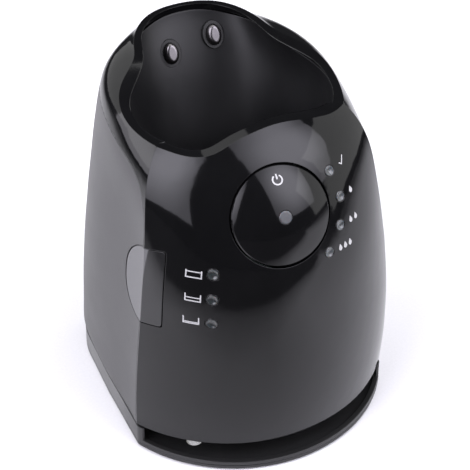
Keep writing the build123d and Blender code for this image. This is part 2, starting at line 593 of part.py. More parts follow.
# ---------------------------------------------------------------- drying fan
fx, fy = FAN
fan_housing = tube(Plane.XY, fx, fy, 13.2, 12.0, CHASSIS_Z, CHASSIS_Z + 10.0)
for k in range(3):
    a = k * 2 * pi / 3 + 0.4
    with BuildPart() as strut:
        with BuildSketch(Plane(origin=(fx, fy, CHASSIS_Z), x_dir=(cos(a), sin(a), 0), z_dir=(0, 0, 1))):
            with Locations((6.4, 0)):
                Rectangle(12.0, 1.6)
        extrude(amount=1.4)
    fan_housing = fan_housing + strut.part
fan_housing = fan_housing + rod(Plane.XY, fx, fy, 5.0, CHASSIS_Z, CHASSIS_Z + 1.4) + rod(Plane.XY, fx, fy, 2.4, CHASSIS_Z + 1.3, CHASSIS_Z + 5.0)
fan_housing = fan_housing - rod(Plane.XY, fx, fy, 1.05, CHASSIS_Z + 0.6, CHASSIS_Z + 9)
fan_rotor = (rod(Plane.XY, fx, fy, 4.8, CHASSIS_Z + 2.2, CHASSIS_Z + 9.0) - rod(Plane.XY, fx, fy, 2.8, CHASSIS_Z + 1, CHASSIS_Z + 7.6)
             + rod(Plane.XY, fx, fy, 1.0, CHASSIS_Z + 1.4, CHASSIS_Z + 8.0))
for k in range(7):
    a = k * 2 * pi / 7
    with BuildPart() as blade:
        with BuildSketch(Plane(origin=(fx, fy, CHASSIS_Z + 5.8), x_dir=(-sin(a), cos(a), 0), z_dir=(cos(a), sin(a), 0)).offset(4.4)):
            with Locations(Location((0, 0, 0), (0, 0, 32))):
                Rectangle(6.6, 1.0)
        extrude(amount=6.7)
    fan_rotor = fan_rotor + blade.part
print("fan", fan_rotor.volume, len(fan_rotor.solids()), "pump", pump_rotor.volume, len(pump_rotor.solids()), "pipe", return_pipe.volume)

# ---------------------------------------------------------------- power inlet and main board
power_socket = (block(-9.0, 9.0, 53.0, 66.6, SOCK_Z - 6.5, SOCK_Z + 6.5) + block(-9.0, 9.0, 66.5, 68.9, SOCK_Z - 6.5, SOCK_Z + 6.5))
power_socket = power_socket - block(-7.2, 7.2, 57.0, 72.0, SOCK_Z - 4.6, SOCK_Z + 4.6)
socket_plane = Plane(origin=(0, 57.0, SOCK_Z), x_dir=(-1, 0, 0), z_dir=(0, 1, 0))
socket_pins = None
for sx in (-1, 1):
    power_socket = power_socket - rod(socket_plane, sx * 3.3, 0, 1.2, -6, 1)
    s = rod(socket_plane, sx * 3.3, 0, 1.2, -6.5, 8.0)
    socket_pins = s if socket_pins is None else socket_pins + s
main_board = block(-22.0, 22.0, 48.6, 50.2, CHASSIS_Z, CHASSIS_Z + 34)
for sx in (-1, 1):
    main_board = main_board - rod(socket_plane, sx * 3.3, 0, 1.25, -12, 1)
board_components = (block(-18, -10, 50.2, 55.0, 80, 88) + block(8, 19, 50.2, 53.0, 82, 88)
                    + rod(Plane(origin=(-14, 50.2, 70), x_dir=(-1, 0, 0), z_dir=(0, 1, 0)), 0, 0, 3.5, 0, 8.5)
                    + rod(Plane(origin=(15, 50.2, 70), x_dir=(-1, 0, 0), z_dir=(0, 1, 0)), 0, 0, 3.0, 0, 8.5))

# ---------------------------------------------------------------- latch of the lift button
latch_arm = block(-58.0, -54.6, -29.0, -23.0, 94.0, 104.0) + block(-57.2, -55.0, -29.0, -23.0, 44.0, 104.0)
latch_arm = latch_arm & body_loft(3.5)

# level electrodes that feel the fluid in the cartridge
level_electrodes = None
for x in (24.0, 31.0):
    s = rod(Plane.XY, x, 20.0, 1.2, 33.0, CHASSIS_Z + 8) + rod(Plane.XY, x, 20.0, 2.6, CHASSIS_Z, CHASSIS_Z + 3)
    chassis = chassis - rod(Plane.XY, x, 20.0, 1.2, 40, 70)
    level_electrodes = s if level_electrodes is None else level_electrodes + s

# ---------------------------------------------------------------- write the pieces
pieces = {
    "base_tray": base_tray, "base_feet": base_feet, "guide_posts": guide_posts, "base_screws": base_screws,
    "lift_springs": lift_springs,
    "front_cover": front_cover, "rear_housing": rear_housing, "cradle": cradle, "chassis": chassis,
    "chassis_screws": chassis_screws, "guide_sleeves": guide_sleeves,
    "start_button": start_button.part, "button_lens": button_lens_b.part,
    "program_lenses": program_lenses, "level_lenses": level_lenses, "lift_button": lift_button,
    "display_board": display_board, "display_leds": display_leds, "start_switch": start_switch,
    "level_board": level_board, "level_leds": level_leds,
    "contact_pin_left": pins[0], "contact_pin_right": pins[1], "contact_carrier": contact_carrier,
    "contact_spring_left": contact_springs[0], "contact_spring_right": contact_springs[1],
    "pump_housing": pump_housing, "pump_rotor": pump_rotor, "pump_motor": pump_motor, "suction_pipe": suction_pipe,
    "return_pipe": return_pipe, "drain_seal": drain_seal, "drain_sieve": drain_sieve,
    "fan_housing": fan_housing, "fan_rotor": fan_rotor,
    "power_socket": power_socket, "socket_pins": socket_pins, "main_board": main_board,
    "board_components": board_components, "latch_arm": latch_arm, "level_electrodes": level_electrodes,
}
for name, piece in pieces.items():
    piece.label = name
    export_step(piece, "parts/" + name + ".step")
    print(name, len(piece.solids()), round(piece.volume, 1))
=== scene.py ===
import bpy, bmesh, math
from mathutils import Vector, Matrix
from mathutils.bvhtree import BVHTree


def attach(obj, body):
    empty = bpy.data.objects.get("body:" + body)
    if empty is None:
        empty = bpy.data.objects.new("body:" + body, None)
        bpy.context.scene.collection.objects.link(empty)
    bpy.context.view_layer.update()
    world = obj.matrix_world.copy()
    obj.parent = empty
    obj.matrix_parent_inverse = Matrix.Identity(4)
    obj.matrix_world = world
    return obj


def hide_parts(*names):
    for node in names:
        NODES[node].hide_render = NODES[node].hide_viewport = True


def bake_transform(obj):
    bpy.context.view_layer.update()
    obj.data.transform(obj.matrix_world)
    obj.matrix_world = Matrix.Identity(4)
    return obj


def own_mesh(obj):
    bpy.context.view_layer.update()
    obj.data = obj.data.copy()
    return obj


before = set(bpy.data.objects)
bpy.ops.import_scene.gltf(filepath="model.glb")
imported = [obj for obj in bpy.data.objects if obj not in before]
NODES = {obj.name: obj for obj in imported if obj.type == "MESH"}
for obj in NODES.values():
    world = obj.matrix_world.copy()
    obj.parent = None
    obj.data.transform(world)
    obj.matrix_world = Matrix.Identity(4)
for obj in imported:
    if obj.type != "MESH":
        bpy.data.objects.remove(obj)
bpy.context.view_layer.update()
scene = bpy.context.scene
MM = 0.001

# ------------------------------------------------------------------ camera
cam_data = bpy.data.cameras.new("camera")
cam_data.lens = 153.19
cam_data.sensor_width = 36.0
cam_data.clip_start = 0.05
cam_data.clip_end = 50.0
cam = bpy.data.objects.new("camera", cam_data)
scene.collection.objects.link(cam)
cam.location = (-0.25881, -0.66504, 0.65880)
look = Vector((0.2825, 0.7245, -0.6288)).normalized()
cam.rotation_euler = look.to_track_quat("-Z", "Y").to_euler()
scene.camera = cam


def link(obj):
    scene.collection.objects.link(obj)
    return obj


# ------------------------------------------------------------------ node helpers
class Mat:
    """a principled material with short helpers; coordinates are the piece's own, in metres"""

    def __init__(self, name):
        self.m = bpy.data.materials.new(name)
        self.m.use_nodes = True
        self.nt = self.m.node_tree
        self.b = self.nt.nodes["Principled BSDF"]
        self.tc = self.nt.nodes.new("ShaderNodeTexCoord")

    def new(self, kind, **attrs):
        n = self.nt.nodes.new(kind)
        for k, v in attrs.items():
            setattr(n, k, v)
        return n

    def link(self, a, b):
        self.nt.links.new(a, b)

    def coords(self, scale=(1, 1, 1)):
        mp = self.new("ShaderNodeMapping")
        mp.inputs["Scale"].default_value = scale
        self.link(self.tc.outputs["Object"], mp.inputs["Vector"])
        return mp.outputs["Vector"]

    def noise(self, scale, detail=2.0, rough=0.5, stretch=(1, 1, 1)):
        n = self.new("ShaderNodeTexNoise")
        n.inputs["Scale"].default_value = scale
        n.inputs["Detail"].default_value = detail
        n.inputs["Roughness"].default_value = rough
        self.link(self.coords(stretch), n.inputs["Vector"])
        return n.outputs["Fac"]

    def voronoi(self, scale, out="Distance", stretch=(1, 1, 1)):
        n = self.new("ShaderNodeTexVoronoi")
        n.inputs["Scale"].default_value = scale
        self.link(self.coords(stretch), n.inputs["Vector"])
        return n.outputs[out]

    def wave(self, scale, distortion=0.0, direction="Z", stretch=(1, 1, 1)):
        n = self.new("ShaderNodeTexWave", bands_direction=direction)
        n.inputs["Scale"].default_value = scale
        n.inputs["Distortion"].default_value = distortion
        self.link(self.coords(stretch), n.inputs["Vector"])
        return n.outputs["Fac"]

    def ramp(self, fac, c0, c1, p0=0.0, p1=1.0):
        r = self.new("ShaderNodeValToRGB")
        r.color_ramp.elements[0].position = p0
        r.color_ramp.elements[1].position = p1
        r.color_ramp.elements[0].color = (*c0, 1)
        r.color_ramp.elements[1].color = (*c1, 1)
        self.link(fac, r.inputs["Fac"])
        return r.outputs["Color"]

    def remap(self, fac, a, b, lo=0.0, hi=1.0):
        r = self.new("ShaderNodeMapRange")
        r.inputs["From Min"].default_value = lo
        r.inputs["From Max"].default_value = hi
        r.inputs["To Min"].default_value = a
        r.inputs["To Max"].default_value = b
        self.link(fac, r.inputs["Value"])
        return r.outputs["Result"]

    def math(self, op, a, b=None):
        n = self.new("ShaderNodeMath", operation=op)
        for i, v in enumerate((a, b)):
            if v is None:
                continue
            if isinstance(v, (int, float)):
                n.inputs[i].default_value = v
            else:
                self.link(v, n.inputs[i])
        return n.outputs[0]

    def mix(self, fac, a, b):
        n = self.new("ShaderNodeMix", data_type="RGBA")
        for key, v in (("Factor", fac), ("A", a), ("B", b)):
            sock = [s for s in n.inputs if s.name == key and (key == "Factor" and s.type == "VALUE" or key != "Factor" and s.type == "RGBA")][0]
            if isinstance(v, (tuple, list)):
                sock.default_value = (*v, 1)
            elif isinstance(v, (int, float)):
                sock.default_value = v
            else:
                self.link(v, sock)
        return [s for s in n.outputs if s.type == "RGBA"][0]

    def bevel(self, radius):
        n = self.new("ShaderNodeBevel", samples=6)
        n.inputs["Radius"].default_value = radius
        return n.outputs["Normal"]

    def bump(self, height, strength, distance, normal=None):
        n = self.new("ShaderNodeBump")
        n.inputs["Strength"].default_value = strength
        n.inputs["Distance"].default_value = distance
        self.link(height, n.inputs["Height"])
        if normal is not None:
            self.link(normal, n.inputs["Normal"])
        return n.outputs["Normal"]

    def set(self, **kw):
        names = {"base": "Base Color", "rough": "Roughness", "metal": "Metallic", "ior": "IOR", "spec": "Specular IOR Level",
                 "normal": "Normal", "coat": "Coat Weight", "coat_rough": "Coat Roughness", "trans": "Transmission Weight",
                 "sss": "Subsurface Weight", "aniso": "Anisotropic", "sheen": "Sheen Weight"}
        for k, v in kw.items():
            s = self.b.inputs[names[k]]
            if isinstance(v, tuple):
                s.default_value = (*v, 1)
            elif isinstance(v, (int, float)):
                s.default_value = v
            else:
                self.link(v, s)
        return self


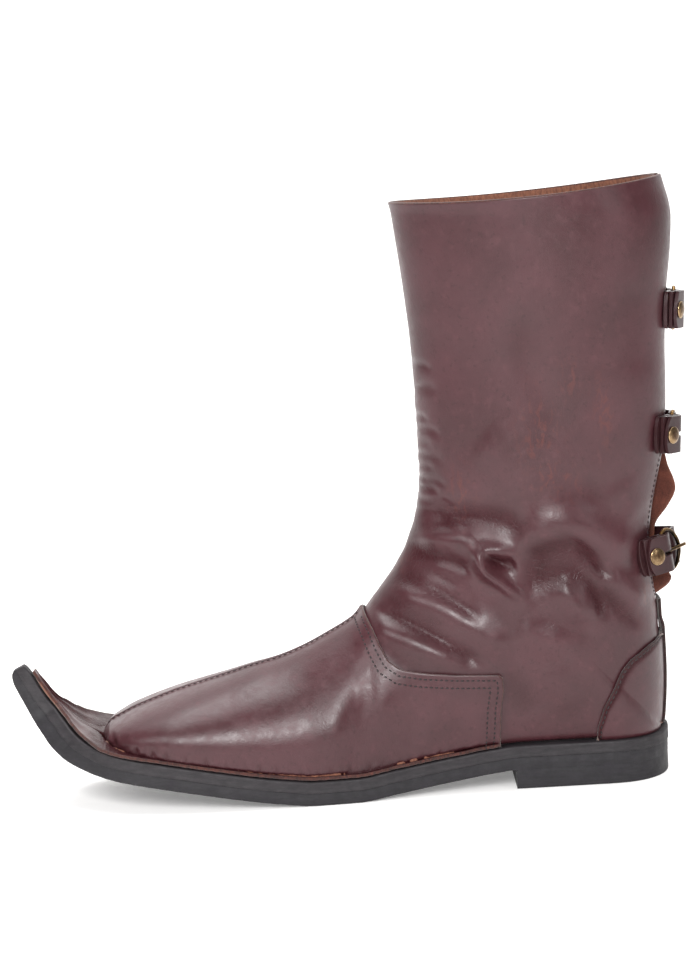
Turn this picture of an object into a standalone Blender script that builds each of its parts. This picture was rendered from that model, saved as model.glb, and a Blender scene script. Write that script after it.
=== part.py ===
# A left boot with a curled pointed toe, a slit back with a suede gusset, and three buckled straps.
# The origin is the middle of the heel's flat bottom. X runs from toe to heel, Y to the inner side, Z up.

import bmesh
import bpy
import numpy as np

for old in list(bpy.data.objects):
    bpy.data.objects.remove(old, do_unlink=True)

# Driving dimensions in metres
SOLE_LENGTH = 0.3320        # from the heel's rear to the outer end of the curled toe
BALL_WIDTH = 0.1010
HEEL_WIDTH = 0.0655
HEEL_LENGTH = 0.0795
HEEL_ROUND = 0.0318         # length over which the heel's outline rounds to its rear
HEEL_TAPER = 0.0008
SEAT_HEIGHT = 0.0220        # floor to the top of the midsole over the heel
TOE_RISE = 0.0656           # height of the sole's bottom at the toe's end
TOE_END_ROUND = 0.0038
MIDSOLE_THICKNESS = 0.0057
OUTSOLE_THICKNESS = 0.0063
EDGE_BEVEL = 0.0012
MIDSOLE_STEP = 0.0005       # the outsole's side stands back from the midsole's by this
GAP = 0.0003                # air between neighbouring pieces
LEDGE = 0.0055              # sole edge to the upper's outer face
INSTEP_REACH = 0.1512       # heel's rear to the instep point, along X
INSTEP_RISE = 0.0756        # midsole top to the instep point
ANKLE_LENGTH = 0.1196       # heel's rear to the front of the ankle
ANKLE_WIDTH = 0.0780
COLLAR_WIDTH = 0.0930
COLLAR_FLARE = 0.0082       # the collar's front lies this far before the ankle's front
BACK_REACH = 0.0112         # the calf's rearmost point lies this far behind the heel's rear
SHAFT_HEIGHT = 0.2980
UPPER_WALL = 0.0019
VAMP_THICKNESS = 0.0016
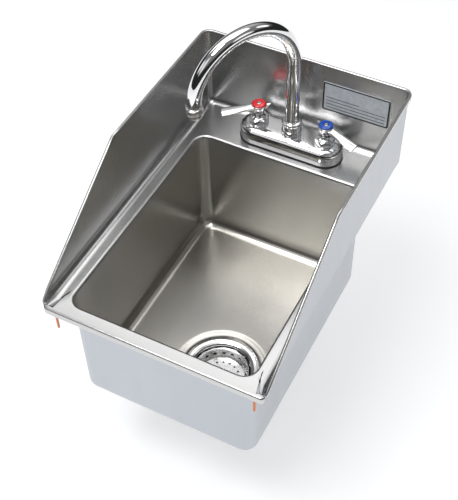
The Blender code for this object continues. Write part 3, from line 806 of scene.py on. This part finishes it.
def gooseneck():
    """The bent spout tube, and the aerator at its outlet."""
    outward = Vector((math.cos(SPOUT_ANGLE), math.sin(SPOUT_ANGLE), 0))
    across = Vector((-math.sin(SPOUT_ANGLE), math.cos(SPOUT_ANGLE), 0))
    base = Vector((0, FAUCET_Y, 0))
    start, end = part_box("spout_tube")[0][2], 0.1455
    path = [base + Vector((0, 0, start + (ARCH_START_Z - start) * t)) for t in np.arange(14) / 14]
    for a in np.linspace(0, math.pi, 73):
        path.append(base + outward * (ARCH_RADIUS * (1 - math.cos(a)))
                    + Vector((0, 0, ARCH_START_Z + ARCH_RADIUS * math.sin(a))))
    outlet = base + outward * (2 * ARCH_RADIUS)
    path.append(outlet + Vector((0, 0, end)))
    tube = sweep(path, across, TUBE_RADIUS, 56, "gooseneck_tube", CHROME, TUBE_WALL)
    place(tube, "spout", "chrome", "spout_tube")
    housing = turned("aerator_shell", [
        (0.0106, 0.1500), (0.0116, 0.1494), (0.0118, 0.1482), (0.0118, 0.1438), (0.0114, 0.1430), (0.0104, 0.1424),
        (0.0104, 0.1412), (0.0100, 0.1408), (0.0100, 0.1402), (0.0104, 0.1398), (0.0104, 0.1356), (0.0099, 0.1346),
        (0.0080, 0.1345), (0.0078, 0.1358), (0.0088, 0.1362), (0.0088, 0.1452), (0.0098, 0.1456), (0.0098, 0.1500),
    ], (outlet.x, outlet.y), CHROME, edge=0.0003)
    place(housing, "spout", "chrome", "aerator_housing")
    screen_bars = []
    low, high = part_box("aerator_screen")
    radius = (high[0] - low[0]) / 2
    for k in range(-6, 7):
        reach = math.sqrt(max(radius ** 2 - (k * 0.00125) ** 2, 0))
        for direction in (0, 1):
            start = Vector((outlet.x, outlet.y, low[2] + 0.0006))
            shift = Vector((k * 0.00125, -reach, 0)) if direction else Vector((-reach, k * 0.00125, 0))
            other = Vector((k * 0.00125, reach, 0)) if direction else Vector((reach, k * 0.00125, 0))
            line = [start + shift, start + other]
            normal = Vector((0, 0, 1))
            screen_bars.append(sweep(line, normal, 0.00028, 8, f"wire_{k + 6}_{direction}", SCREEN))
    rim = turned("screen_rim", box_profile(radius - 0.0012, radius, low[2], high[2]), (outlet.x, outlet.y), SCREEN, 48)
    place(together("aerator_mesh", rim, *screen_bars), "spout", "white_plastic", "aerator_screen")


def spout_base():
    """The adapter on the body, and the nut that holds the spout to it."""
    spot = (0.0, FAUCET_Y)
    base = BODY_TOP_Z + 0.0003
    flange = turned("adapter_flange", [
        (0.0128, 0.0338), (0.0138, 0.0330), (0.0142, 0.0318), (0.0142, base + 0.0004), (0.0138, base),
        (0.0098, base), (0.0098, 0.0405), (0.0110, 0.0405), (0.0110, 0.0338),
    ][::-1], spot, CHROME)
    flange.data.flip_normals()
    place(flange, "sink", "chrome", "spout_adapter")
    cap = turned("swivel_nut", [
        (0.0104, 0.0480), (0.0128, 0.0474), (0.0141, 0.0462), (0.0143, 0.0450), (0.0139, 0.0438), (0.0136, 0.0428),
        (0.0136, 0.0350), (0.0134, 0.0341), (0.0113, 0.0341), (0.0113, 0.0431), (0.0098, 0.0431), (0.0098, 0.0478),
    ], spot, CHROME)
    place(cap, "sink", "chrome", "spout_nut")


# ---------------------------------------------------------------- drain

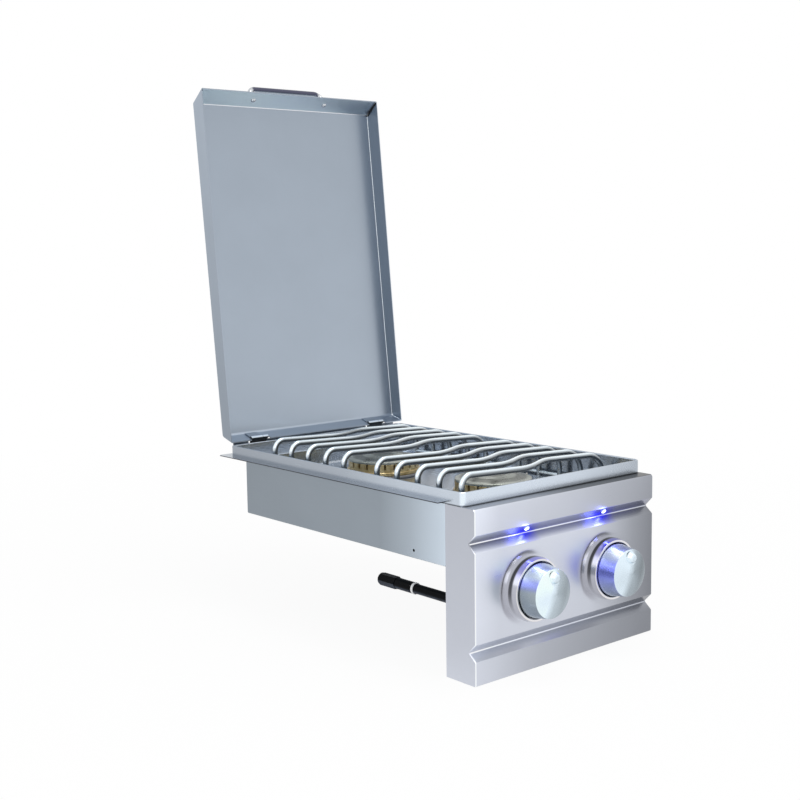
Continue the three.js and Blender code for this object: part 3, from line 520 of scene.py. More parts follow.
def grained(name, tints, grain, rough, relief=None, toned=False, **values):
    """A finish whose colour and roughness follow one noise, with a relief of its own."""
    made = Finish(name).set(**values)
    scale, detail = grain
    clouds = made.noise(scale, detail=detail)
    mixed = made.blend(clouds, *tints)
    made.feed(made.toned(mixed) if toned else mixed, "Base Color")
    made.feed(made.between(clouds, *rough), "Roughness")
    if relief:
        scale, detail, height = relief
        made.relief(made.noise(scale, detail=detail), height)
    return made.material


def knob_metal():
    metal = Finish("knob_metal").set(Metallic=1.0, Anisotropic=0.6)
    tint = colour(214, 228, 238)
    tints = metal.blend(metal.noise(40), scaled(tint, 0.96), scaled(tint, 1.03))
    metal.feed(metal.toned(tints), "Base Color")
    metal.feed(metal.between(metal.noise(900), 0.22, 0.3), "Roughness")
    return metal.material


def blue_lens():
    lens = Finish("blue_lens").set(Emission_Strength=6.0, Roughness=0.15)
    clouds = lens.noise(300, detail=2)
    lens.feed(lens.blend(clouds, colour(120, 130, 255), colour(180, 190, 255)), "Base Color")
    lens.feed(lens.blend(clouds, colour(150, 160, 255), colour(190, 200, 255)), "Emission Color")
    return lens.material


CLOUD_SHADE = 0.03
ACROSS = (0.03, 1, 1)
ALONG = (1, 0.03, 1)
UPRIGHT = (1, 1, 0.03)
EVERY_WAY = (1, 1, 1)
CAST = colour(150, 152, 155)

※

Using the records above, pull out each line where the word "code" occurs.

CORRECT RESPONSE:
Keep writing the build123d and Blender code for this image. This is part 2, starting at line 593 of part.py. More parts follow.
The Blender code for this object continues. Write part 3, from line 806 of scene.py on. This part finishes it.
Continue the three.js and Blender code for this object: part 3, from line 520 of scene.py. More parts follow.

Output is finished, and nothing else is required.